## Your objective
Copy all the material below, exactly as it stands.

## Recorded data
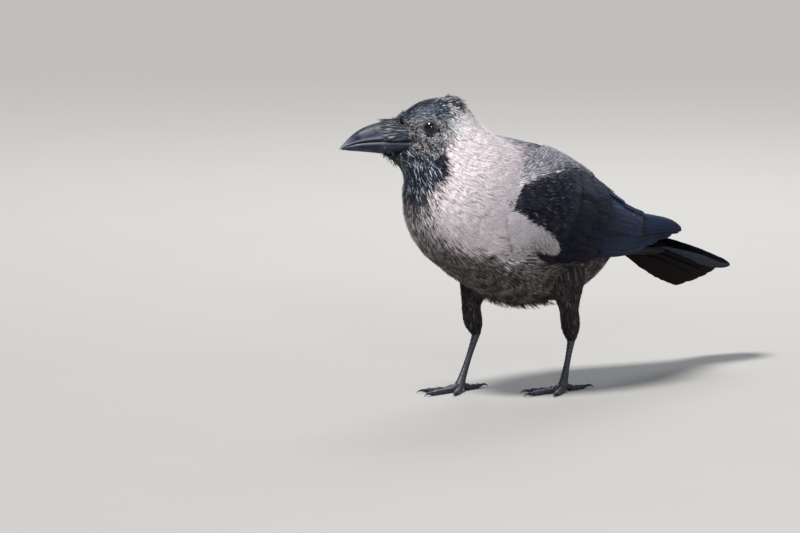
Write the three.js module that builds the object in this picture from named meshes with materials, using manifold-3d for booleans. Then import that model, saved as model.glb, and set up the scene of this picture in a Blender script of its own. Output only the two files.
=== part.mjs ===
// A house crow, life size, standing with one foot forward and its head turned to its right.
// Millimetres, +Z up. The body faces -X and its left side faces -Y. The origin is on the floor,
// under the middle of the whole bird's box.
import * as THREE from "three";
import { mergeVertices } from "three/addons/utils/BufferGeometryUtils.js";
import Module from "manifold-3d";

const wasm = await Module();
wasm.setup();

// ---- Driving dimensions ------------------------------------------------------------------

const gap = 0.3; // between touching nodes
const rad = Math.PI / 180;

// Body: drawn in straight profile, then the neck is turned about a vertical line through neckPivotX.
// Each row is one slice: its top and bottom points, half its width, the height of its widest level
// (0 bottom, 1 top) and the degrees that it is turned.
const neckPivotX = -85;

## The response
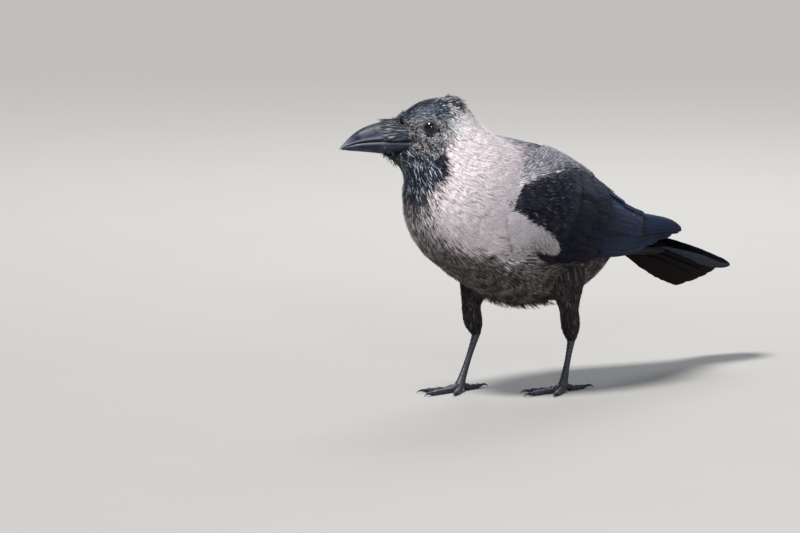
Write the three.js module that builds the object in this picture from named meshes with materials, using manifold-3d for booleans. Then import that model, saved as model.glb, and set up the scene of this picture in a Blender script of its own. Output only the two files.
=== part.mjs ===
// A house crow, life size, standing with one foot forward and its head turned to its right.
// Millimetres, +Z up. The body faces -X and its left side faces -Y. The origin is on the floor,
// under the middle of the whole bird's box.
import * as THREE from "three";
import { mergeVertices } from "three/addons/utils/BufferGeometryUtils.js";
import Module from "manifold-3d";

const wasm = await Module();
wasm.setup();

// ---- Driving dimensions ------------------------------------------------------------------

const gap = 0.3; // between touching nodes
const rad = Math.PI / 180;

// Body: drawn in straight profile, then the neck is turned about a vertical line through neckPivotX.
// Each row is one slice: its top and bottom points, half its width, the height of its widest level
// (0 bottom, 1 top) and the degrees that it is turned.
const neckPivotX = -85;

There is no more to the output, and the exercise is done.